So my partner of two years left me without warning for a mutual friend three months ago. He is a typical alpha with a lot of …erm…challenges…but I loved him deeply and completely and was planning a future with him.
Since the breakup we had zero contact and in this time I have become friends with another guy. Only friends, only platonic, and I’ve been really upfront about my emotional position. But as the weeks have passed, although I continue to feel strong and lingering feelings for my ex, my feelings for the new (beta, completely out of my usual range of attraction) guy have started growing. He’s keen to progress things but I’ve kept him at arms-length (with honesty and openness about why). The new guy is so very different to anyone I’ve ever dated before, and I know this is a good thing, on so many levels. But my question is this – firstly, how can I really uncover whether this is a rebound thing, or if the feelings might be genuine, and secondly, because I am so aware that I really needed to ‘break the mold’, how do I evaluate if this is not just the motivation for something new. I have had a conversation with the new guy, and he is understanding and patient – but I also don’t want to keep him hanging on. I find myself doubting all my feelings, not least because of the betrayal that I am still processing. Look forward to your perspective.
Thanks for the smart and self-aware email. You deserve credit for trying to turn over a new leaf and open up to different (read: less challenging) men.
It’s only been three months and you have every right to still be reeling from your situation. Should you be dating now? Are you emotionally available? Still scarred by the last guy?
Only you can know that. But I applaud you for getting out there instead of pining away for a guy who demonstrated his lack of integrity by going straight into the arms of your friend.
There are two issues here that I want to address separately:
1. You want to know something that is impossible to know.

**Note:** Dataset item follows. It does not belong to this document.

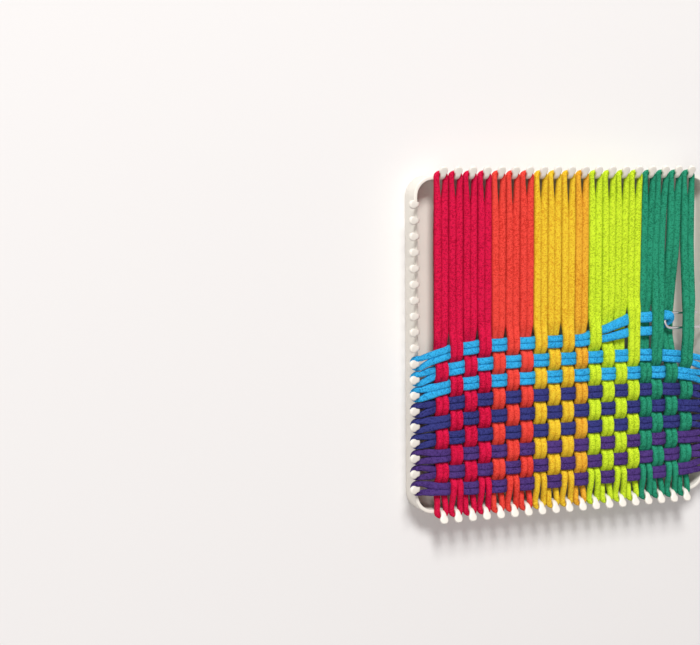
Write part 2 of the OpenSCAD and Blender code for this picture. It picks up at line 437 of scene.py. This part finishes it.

I take a pretty cerebral approach to dating, but ultimately, relationships are about what’s in your heart. There are lots of people — men and women alike — who are eager to find love again directly after their painful breakup. They think they’re over it. They want to be ready. They dive into a new relationship. And then, when it comes time to step things up, they bail because they weren’t “really” ready to be committed for life. Not yet. These are not bad people; they are driven by their emotions and are doing the best they can. Is it generally a risky bet to date someone on the rebound? Sure. But do people on the rebound fall in love every day? You betcha.
I applaud you for getting out there instead of pining away for a guy who demonstrated his lack of integrity by going straight into the arms of your friend.
Ultimately, you will never know what kind of relationship you have on your hands until you let down your guard and stop keeping him at arm’s length. The beta guy may put up with it for awhile because he likes you, but he deserves to show you what it’s like to BE with him. Not for him to have an unrequited crush on you, but to be there for you — calling you every day after work, listening to you vent about your boss, cooking dinner together, planning weekends away together, meeting each others’ friends and family members.
These are things that happen in a relationship that don’t happen when you’re just platonic.
This doesn’t mean you have to have sex with him tomorrow and get a ring on Friday. It just means that to really see if there is something there, you have to allow your guy to be more alpha with you — plan dates, make the first move, and follow up to see you again.
Is it POSSIBLE that you determine after a week, a month, or a year, that you were on the rebound and misjudged things?
Is it POSSIBLE that he IS the one and you’d never know it as “just friends”?
So let down your guard. See what its like to be treated well. Try a new relationship on for size and see if it fits. You are under no obligation to date him if he doesn’t make you happy. But it would be hard for him to make you happy unless you let him.
2. The other point that I want to bring up — and it’s an important one — is what I call “overcorrection”. What is overcorrection?
You were in a relationship with no spark. The next time out, you want PASSION.
You were in a relationship with a poor slacker. Next time out, you want MONEY.
You were in a relationship with a person who was uptight. Next time out, you want FUN.
You are under no obligation to date him if he doesn’t make you happy. But it would be hard for him to make you happy unless you let him.
My mom married a man who was an overcorrection from her deceased husband. My dad, son of Russian immigrant parents, was not the most chivalrous guy. So when she found a guy who doted upon her, opening the car door, carrying the heavy grocery bag, lavishing her with gifts, she tied the knot, because he was everything my Dad wasn’t.
But to get chivalry, my Mom gave up attraction, humor, respect, and financial stability.
This was not her intention. This was the byproduct of her overcorrection.
So, Susan, just because you were with an uber-alpha and need to detox from him does NOT mean you have to go way down the beta scale. You can be with a nice guy who also has opinions, makes decisions, and makes you feel feminine.
Regardless, I don’t want you to overthink things.
Do you FEEL good with this guy? Yes? Then spend more time with him and give him the feedback that you’re open to a romantic relationship. The rest will be written over time.
And please come back and let us know how it goes, okay?